Valavane, keeping in sync with his signature style of using vernacular forms with a modern flourish, has tapped into folk music of the Dalit community. Arwind, whose recent work has looked at gender and the female body, has devised I am Not Here as an eight-step guide on how to censor women’s writings. The first step is about Judith, Shakespeare’s fictional sister, as made up by Virginia Woolf. She is a metaphor for a tragic genius whose talent is quashed by society. “The female body itself is being looked at as a site of protest. The stage is envisaged as a boxing ring, with the audience seated on all four sides. The actor, in performing this, feels brutalised, as should the audience. The silence is felt acutely. But there are moments of laughter as well,” she says.
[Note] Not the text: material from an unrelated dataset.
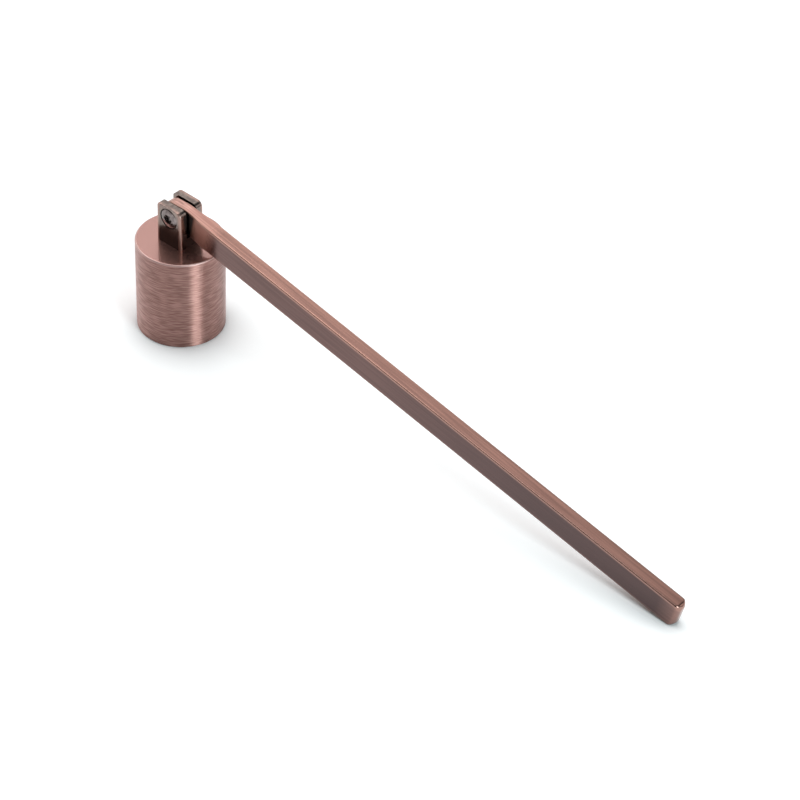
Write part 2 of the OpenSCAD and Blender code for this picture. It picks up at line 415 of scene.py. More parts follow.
def turned_position(nodes, links):
    """A position whose third number runs across turned grooves: height less distance from the axis."""
    place_on_piece = nodes.new("ShaderNodeTexCoord")
    apart = nodes.new("ShaderNodeSeparateXYZ")
    links.new(place_on_piece.outputs["Object"], apart.inputs[0])
    flat = nodes.new("ShaderNodeCombineXYZ")
    radius = nodes.new("ShaderNodeVectorMath")
    radius.operation = "LENGTH"
    links.new(flat.outputs[0], radius.inputs[0])
    across = nodes.new("ShaderNodeMath")
    across.operation = "SUBTRACT"
    links.new(apart.outputs["Z"], across.inputs[0])
    links.new(radius.outputs["Value"], across.inputs[1])
    turned = nodes.new("ShaderNodeCombineXYZ")
    for joined in (flat, turned):
        links.new(apart.outputs["X"], joined.inputs["X"])
        links.new(apart.outputs["Y"], joined.inputs["Y"])
    links.new(across.outputs[0], turned.inputs["Z"])
    return turned.outputs[0]


def make_turned_copper(
    name, colours, rough, depth, streak, hairline, lacquer, anisotropy, rough_between=(0, 1)
):
    """Copper plate turned on a lathe: two colours, two roughnesses and the grooves' depth and sizes.

    The roughness changes between two values of the streaks, and the colour over all of them.
    """
    material, nodes, links, output = new_material(name)
    shader = brushed_metal(nodes, links, anisotropy, lacquer, LACQUER_ROUGHNESS)
    streaks, height = grain_at(nodes, links, turned_position(nodes, links), streak, hairline)
    links.new(mix_colours(nodes, links, streaks, *colours), shader.inputs["Base Color"])
    links.new(map_range(nodes, links, streaks, *rough_between, *rough), shader.inputs["Roughness"])
    bump(nodes, links, height, shader, depth)
    links.new(shader.outputs[0], output.inputs["Surface"])
    return material


def make_bell():
    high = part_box("bell")[1]
    radius, top = high.x, high.z
    cavity, ceiling = radius - BELL_WALL, top - BELL_TOP
    outside = [(BELL_HOLE_RADIUS, top), (radius - 2 * BELL_EDGE_RADIUS, top)]
    outside += arc((radius - BELL_EDGE_RADIUS, top - BELL_EDGE_RADIUS), BELL_EDGE_RADIUS, 90, 0)
    outside += [(radius, top - 2 * BELL_EDGE_RADIUS), (radius, 2 * BELL_LIP_CHAMFER)]
    outside += [(radius, BELL_LIP_CHAMFER), (radius - BELL_LIP_CHAMFER, 0)]
    inside = [(cavity + BELL_LIP_CHAMFER, 0), (cavity, BELL_LIP_CHAMFER), (cavity, 2 * BELL_LIP_CHAMFER)]
    inside += arc((cavity - BELL_INNER_RADIUS, ceiling - BELL_INNER_RADIUS), BELL_INNER_RADIUS, 0, 90)
    inside += [(BELL_HOLE_RADIUS, ceiling)]
    mesh = lathe("bell_cup", outside + inside, BELL_TURN_STEPS, closed=True)
    wall = make_turned_copper(
        "brushed_wall_copper", (WALL_COPPER, WALL_COPPER_LIGHT), rough=(0.46, 0.38),
        depth=WALL_GROOVE_DEPTH, streak=WALL_STREAK, hairline=WALL_HAIRLINE, lacquer=0.4, anisotropy=1.0,
    )
    # Smooth flecks give the top its sharp mirror image, and rough ones between them the haze over it
    faced = make_turned_copper(
        "faced_top_copper", (FACED_COPPER, FACED_COPPER_LIGHT), rough=(0.08, 0.5),
        depth=FACED_GROOVE_DEPTH, streak=FACED_FLECK, hairline=FACED_SPECK, lacquer=0.6, anisotropy=0.0,
        rough_between=(0.4, 0.75),
    )
    # The rim's rounding is rubbed lighter, which is also a painted highlight
    rim = make_turned_copper(
        "rubbed_rim_sheen_copper", (RIM_SHEEN_COPPER, RIM_SHEEN_COPPER_LIGHT), rough=(0.5, 0.4),
        depth=RIM_GROOVE_DEPTH, streak=RIM_STREAK, hairline=RIM_HAIRLINE, lacquer=0.4, anisotropy=0.0,
    )
    dull = make_turned_copper(
        "dull_inner_copper", (INNER_COPPER, INNER_COPPER_LIGHT), rough=(0.6, 0.5),
        depth=WALL_GROOVE_DEPTH, streak=RIM_STREAK, hairline=RIM_HAIRLINE, lacquer=0.0, anisotropy=0.3,
    )
    piece = place("bell_cup", mesh, wall, faced, rim, dull)
    wall_slot, faced_slot, rim_slot, dull_slot = range(len(mesh.materials))
    for face in mesh.polygons:
        middle = face.center
        reach = math.hypot(middle.x, middle.y)
        face.material_index = wall_slot
        if reach < cavity + BELL_LIP_CHAMFER / 2 and middle.z < top - BELL_TOP / 4:
            face.material_index = dull_slot
        elif middle.z > top - BELL_EDGE_RADIUS and reach > radius - BELL_EDGE_RADIUS:
            face.material_index = rim_slot
        elif middle.z > top - BELL_EDGE_RADIUS:
            face.material_index = faced_slot
    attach(piece, "bell_head")
    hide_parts("bell")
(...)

Rakshas, on the other hand, is almost Brechtian in its presentation—colourful, with lots of action. Instead of conveying a political message, the collective has focused on the need to think for oneself and make active choices. The group wasn’t interested in creating a massive spectacle. Rather, the play starts with nothing and ends with nothing, and illusory effects are created in the middle with mere pieces of flex and LED lights. Sound has been created with materials such as kettles, buckets and jars. The wonders made of such materials speaks of the group’s determination. “Also, the original play hardly had any female characters and the ones that were there were sort of damsels-in-distress. One thing we always try and maintain in our productions is a balance of gender. Why should I invite a female actor to play an insipid role? It is this ‘choice’, or lack of it, that a lot of women actors are facing today, and we want to address it,” he says.
It is through such plays that theatre practitioners are taking a stand on censorship. Why this unwarranted fear of what theatre can bring about? That’s the question they pose. “And I feel all it can cause is dialogue,” says Nair, “Why do we as a society fear that?”